Keytabs land in tests/sasl-gssapi-test-infra/keytabs/ on the host once the KDC container reaches the healthy state. If a previous run's keytab is still present when a fresh KDC boots, you will hit Password incorrect / Credential cache is empty errors — the keytab's keys do not match the freshly-minted KDC principal. Delete the old keytabs before bringing the stack back up.

Run the E2E tests

# macOS: keep PKG_CONFIG_PATH exported for the krb5 link step.
cargo test --features gssapi -p kafka-backup-core \
    --test integration_suite_tests -- --ignored sasl_gssapi_

CLI smoke test

From a second shell, with the compose stack up. offset-rollback snapshot hits the broker's OffsetFetch RPC, so a successful return proves the full GSSAPI handshake completed against the live broker:

export PKG_CONFIG_PATH="$(brew --prefix krb5)/lib/pkgconfig:${PKG_CONFIG_PATH:-}"
mkdir -p /tmp/gssapi-smoke-snap
cargo run --release --features gssapi -p kafka-backup-cli -- \
    offset-rollback snapshot \
    --path /tmp/gssapi-smoke-snap \
    --bootstrap-servers kafka.test.local:9098 \
    --security-protocol SASL_PLAINTEXT \
    --sasl-mechanism GSSAPI \
    --sasl-keytab tests/sasl-gssapi-test-infra/keytabs/client.keytab \
    --sasl-krb5-config tests/sasl-gssapi-test-infra/krb5.conf \
    --sasl-kerberos-service-name kafka \
    --groups smoke-test-group

Turn on RUST_LOG=kafka_backup_core=debug to see the GSSAPI Phase 2 complete server_layers=0x01 trace that confirms the wrap/unwrap round-trip.

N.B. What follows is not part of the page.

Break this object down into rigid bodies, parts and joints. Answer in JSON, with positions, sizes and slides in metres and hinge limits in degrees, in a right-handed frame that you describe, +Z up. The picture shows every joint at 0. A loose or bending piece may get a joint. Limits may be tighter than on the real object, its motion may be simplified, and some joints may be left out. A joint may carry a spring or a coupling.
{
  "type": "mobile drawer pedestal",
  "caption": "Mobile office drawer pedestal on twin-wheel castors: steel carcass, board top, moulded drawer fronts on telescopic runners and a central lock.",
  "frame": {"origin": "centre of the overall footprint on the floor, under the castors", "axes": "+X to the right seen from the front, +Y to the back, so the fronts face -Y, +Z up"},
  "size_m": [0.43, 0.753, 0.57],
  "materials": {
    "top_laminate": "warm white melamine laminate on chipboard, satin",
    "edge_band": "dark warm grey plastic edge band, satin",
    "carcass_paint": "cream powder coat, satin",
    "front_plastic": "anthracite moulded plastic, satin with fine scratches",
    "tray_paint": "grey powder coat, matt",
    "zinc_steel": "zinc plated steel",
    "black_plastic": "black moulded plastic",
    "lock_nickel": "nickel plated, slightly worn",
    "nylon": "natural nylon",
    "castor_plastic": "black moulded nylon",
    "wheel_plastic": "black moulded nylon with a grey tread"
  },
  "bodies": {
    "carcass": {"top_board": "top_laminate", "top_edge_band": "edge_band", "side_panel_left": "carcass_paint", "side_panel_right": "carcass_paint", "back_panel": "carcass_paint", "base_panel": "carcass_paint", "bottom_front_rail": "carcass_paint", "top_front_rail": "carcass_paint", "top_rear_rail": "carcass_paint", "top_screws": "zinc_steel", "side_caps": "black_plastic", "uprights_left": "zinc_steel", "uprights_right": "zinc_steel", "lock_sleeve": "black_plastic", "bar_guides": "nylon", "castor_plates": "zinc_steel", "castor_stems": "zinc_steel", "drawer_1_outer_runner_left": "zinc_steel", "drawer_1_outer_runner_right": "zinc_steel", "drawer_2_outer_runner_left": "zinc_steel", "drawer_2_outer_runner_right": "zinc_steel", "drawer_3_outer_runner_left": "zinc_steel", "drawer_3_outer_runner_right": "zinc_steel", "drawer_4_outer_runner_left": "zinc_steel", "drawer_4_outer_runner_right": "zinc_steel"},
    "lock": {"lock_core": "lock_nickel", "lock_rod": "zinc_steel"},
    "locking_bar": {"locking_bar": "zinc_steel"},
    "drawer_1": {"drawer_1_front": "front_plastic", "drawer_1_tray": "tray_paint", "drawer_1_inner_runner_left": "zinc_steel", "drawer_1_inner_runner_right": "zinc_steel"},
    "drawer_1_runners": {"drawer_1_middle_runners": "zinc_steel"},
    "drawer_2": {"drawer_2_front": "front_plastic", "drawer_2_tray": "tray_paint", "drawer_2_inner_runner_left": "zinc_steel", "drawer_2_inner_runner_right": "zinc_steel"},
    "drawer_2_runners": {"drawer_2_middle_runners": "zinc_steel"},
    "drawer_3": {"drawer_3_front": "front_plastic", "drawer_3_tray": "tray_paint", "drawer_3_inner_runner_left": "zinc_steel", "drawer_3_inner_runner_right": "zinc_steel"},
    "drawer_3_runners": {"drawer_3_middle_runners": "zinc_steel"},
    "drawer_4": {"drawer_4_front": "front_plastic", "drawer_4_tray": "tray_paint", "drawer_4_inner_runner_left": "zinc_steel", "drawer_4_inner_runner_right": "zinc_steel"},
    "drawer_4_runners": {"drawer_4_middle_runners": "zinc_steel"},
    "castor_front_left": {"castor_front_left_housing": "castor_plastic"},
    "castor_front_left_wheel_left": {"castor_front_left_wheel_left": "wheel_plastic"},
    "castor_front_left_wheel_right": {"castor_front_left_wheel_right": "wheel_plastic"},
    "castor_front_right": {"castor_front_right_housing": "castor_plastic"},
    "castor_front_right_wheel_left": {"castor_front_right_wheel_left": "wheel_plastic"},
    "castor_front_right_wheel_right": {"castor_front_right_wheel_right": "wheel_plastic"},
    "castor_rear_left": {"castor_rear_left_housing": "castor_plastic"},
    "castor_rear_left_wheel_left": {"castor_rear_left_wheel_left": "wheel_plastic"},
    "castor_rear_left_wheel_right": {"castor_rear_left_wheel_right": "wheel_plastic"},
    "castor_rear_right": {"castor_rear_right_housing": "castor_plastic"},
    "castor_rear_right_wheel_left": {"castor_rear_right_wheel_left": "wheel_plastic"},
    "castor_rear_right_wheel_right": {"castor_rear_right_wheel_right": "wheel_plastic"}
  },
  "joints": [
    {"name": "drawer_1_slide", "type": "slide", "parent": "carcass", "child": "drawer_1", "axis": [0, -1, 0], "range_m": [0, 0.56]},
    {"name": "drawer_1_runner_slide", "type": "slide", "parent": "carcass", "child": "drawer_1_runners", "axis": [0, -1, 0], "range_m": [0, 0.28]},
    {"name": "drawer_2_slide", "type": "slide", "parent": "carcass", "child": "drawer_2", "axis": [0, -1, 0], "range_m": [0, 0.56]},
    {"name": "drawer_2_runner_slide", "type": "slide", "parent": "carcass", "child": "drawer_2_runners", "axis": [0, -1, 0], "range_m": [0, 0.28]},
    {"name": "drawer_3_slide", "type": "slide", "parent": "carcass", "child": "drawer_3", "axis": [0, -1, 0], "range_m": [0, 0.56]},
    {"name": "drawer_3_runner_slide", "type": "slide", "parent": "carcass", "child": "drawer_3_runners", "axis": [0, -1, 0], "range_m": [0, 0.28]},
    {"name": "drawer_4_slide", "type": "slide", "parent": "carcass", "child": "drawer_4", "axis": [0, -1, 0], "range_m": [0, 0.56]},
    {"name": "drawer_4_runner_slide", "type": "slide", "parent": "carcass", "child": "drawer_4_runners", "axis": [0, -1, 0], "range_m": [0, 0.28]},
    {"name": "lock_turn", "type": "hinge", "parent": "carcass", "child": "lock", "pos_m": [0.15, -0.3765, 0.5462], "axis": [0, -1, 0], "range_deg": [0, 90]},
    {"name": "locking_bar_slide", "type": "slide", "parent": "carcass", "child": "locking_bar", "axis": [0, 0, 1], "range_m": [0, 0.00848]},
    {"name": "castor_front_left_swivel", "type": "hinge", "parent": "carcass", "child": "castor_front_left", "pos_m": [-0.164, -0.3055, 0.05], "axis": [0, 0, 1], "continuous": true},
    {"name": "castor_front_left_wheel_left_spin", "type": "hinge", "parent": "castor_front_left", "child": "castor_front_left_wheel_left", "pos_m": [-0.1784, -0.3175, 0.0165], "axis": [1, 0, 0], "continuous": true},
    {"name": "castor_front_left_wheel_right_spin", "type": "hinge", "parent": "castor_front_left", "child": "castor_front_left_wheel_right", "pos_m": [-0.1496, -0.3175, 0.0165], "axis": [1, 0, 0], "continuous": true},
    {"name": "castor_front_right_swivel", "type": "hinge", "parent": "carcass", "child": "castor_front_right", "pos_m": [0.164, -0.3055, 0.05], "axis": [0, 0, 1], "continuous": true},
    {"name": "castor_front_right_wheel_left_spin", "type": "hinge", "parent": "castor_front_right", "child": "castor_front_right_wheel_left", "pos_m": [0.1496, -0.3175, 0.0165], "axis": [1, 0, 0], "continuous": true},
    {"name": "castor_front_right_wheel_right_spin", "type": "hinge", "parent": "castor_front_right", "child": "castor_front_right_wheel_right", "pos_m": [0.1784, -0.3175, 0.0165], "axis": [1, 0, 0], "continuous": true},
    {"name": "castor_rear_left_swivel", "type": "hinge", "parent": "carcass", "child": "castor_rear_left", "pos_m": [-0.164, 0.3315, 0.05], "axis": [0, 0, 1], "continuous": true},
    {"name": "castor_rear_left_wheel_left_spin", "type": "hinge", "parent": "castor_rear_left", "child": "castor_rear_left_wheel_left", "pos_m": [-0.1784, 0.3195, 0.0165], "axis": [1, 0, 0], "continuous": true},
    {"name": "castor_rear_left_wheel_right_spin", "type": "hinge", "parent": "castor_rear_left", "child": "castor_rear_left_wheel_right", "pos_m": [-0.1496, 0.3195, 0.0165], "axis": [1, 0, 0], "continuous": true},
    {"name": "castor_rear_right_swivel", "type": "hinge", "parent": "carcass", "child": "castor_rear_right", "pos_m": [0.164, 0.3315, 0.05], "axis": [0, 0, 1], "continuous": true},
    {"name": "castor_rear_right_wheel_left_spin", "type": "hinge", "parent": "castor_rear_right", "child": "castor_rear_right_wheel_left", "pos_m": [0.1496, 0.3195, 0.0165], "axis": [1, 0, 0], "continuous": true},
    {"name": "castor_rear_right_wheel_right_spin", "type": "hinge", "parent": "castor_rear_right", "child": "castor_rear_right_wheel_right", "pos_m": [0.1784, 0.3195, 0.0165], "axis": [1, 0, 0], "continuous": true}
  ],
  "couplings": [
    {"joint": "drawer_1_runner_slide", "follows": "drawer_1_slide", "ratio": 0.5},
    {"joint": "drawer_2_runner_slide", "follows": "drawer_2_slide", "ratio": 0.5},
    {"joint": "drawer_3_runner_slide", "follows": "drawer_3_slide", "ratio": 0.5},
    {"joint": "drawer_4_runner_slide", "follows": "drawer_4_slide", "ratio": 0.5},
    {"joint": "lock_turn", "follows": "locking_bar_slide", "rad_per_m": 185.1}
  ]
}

Run the release binary smoke script

run-cli-smoke.sh drives the fully-built kafka-backup binary through a backup → restore cycle against this fixture using the YAML configs at config/gssapi-backup.yaml and config/gssapi-restore.yaml. This catches regressions that cargo test alone cannot — arg parsing, YAML deserialisation, and the CLI's populate_sasl_plugin handoff to the runtime plugin.

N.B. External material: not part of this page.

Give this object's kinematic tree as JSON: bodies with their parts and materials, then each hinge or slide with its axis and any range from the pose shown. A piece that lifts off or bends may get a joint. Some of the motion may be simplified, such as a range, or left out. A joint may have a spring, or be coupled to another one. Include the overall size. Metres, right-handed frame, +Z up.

# From the repo root, with the compose stack up:
bash tests/sasl-gssapi-test-infra/run-cli-smoke.sh

The script:

  1. Verifies /etc/hosts and fixture readiness.
  2. Builds cargo build --release --features gssapi -p kafka-backup-cli.
  3. Creates smoke-topic on the broker's internal PLAINTEXT listener and produces 50 key/value records.
  4. Runs kafka-backup backup --config config/gssapi-backup.yaml (hits the broker over GSSAPI) and asserts a manifest was emitted.
  5. Runs kafka-backup restore --config config/gssapi-restore.yaml which remaps smoke-topicsmoke-topic-restored on the same cluster.
  6. Consumes from smoke-topic-restored and asserts 50 records arrived.
  7. Deletes both topics and removes /tmp/gssapi-backup-smoke regardless of pass/fail.

Troubleshooting

  • KRB5KDC_ERR_S_PRINCIPAL_UNKNOWN — host does not resolve kafka.test.local to 127.0.0.1, or the client is connecting to localhost instead of the FQDN. Verify /etc/hosts and the bootstrap_servers value.
  • Credential cache is empty / Password incorrect — the client keytab on the host is stale. init-kdc.sh auto-cleans the bind-mounted keytabs/ directory when it creates a fresh realm, so this should only happen if the init script did not run to completion (e.g., interrupted up). Fix: rm keytabs/*.keytab and docker compose restart kdc.
  • gss_acquire_cred returns No credentials cache found — the client keytab is missing or unreadable. Check tests/sasl-gssapi-test-infra/keytabs/client.keytab exists and is not empty; if not, run docker compose logs kdc for init errors.
  • Authentication failed due to invalid credentials (broker log) — the client sent an AP-REQ that the broker can't decrypt, typically because the ticket was issued by an earlier KDC instance whose service key has since rotated. GssapiPlugin isolates its credential cache via KRB5CCNAME=MEMORY:<ptr> whenever a --sasl-keytab is passed, so stale tickets in the OS ccache cannot leak into the plugin. If you see this error it usually means you are running an older build; upgrade, or clear the system ccache (kdestroy -A) as a workaround.
  • Cannot find key of appropriate type — the broker enctype list in kdc.conf (aes256-cts-hmac-sha1-96, aes128-cts-hmac-sha1-96) must be a subset of what the JDK supports. OpenJDK 11+ supports both; ancient JDKs without the unlimited-strength JCE policy will fail on AES-256.
  • Clock skew — Kerberos rejects tickets more than 5 minutes out of sync. docker compose timekeeping follows the host clock, so the usual culprit is a stopped host (laptop resume). Restart the stack: docker compose -f docker-compose-gssapi.yml restart.
  • Port 9098 conflict — something else bound the port. Either stop that service or edit the ports: mapping and set advertised_listeners accordingly.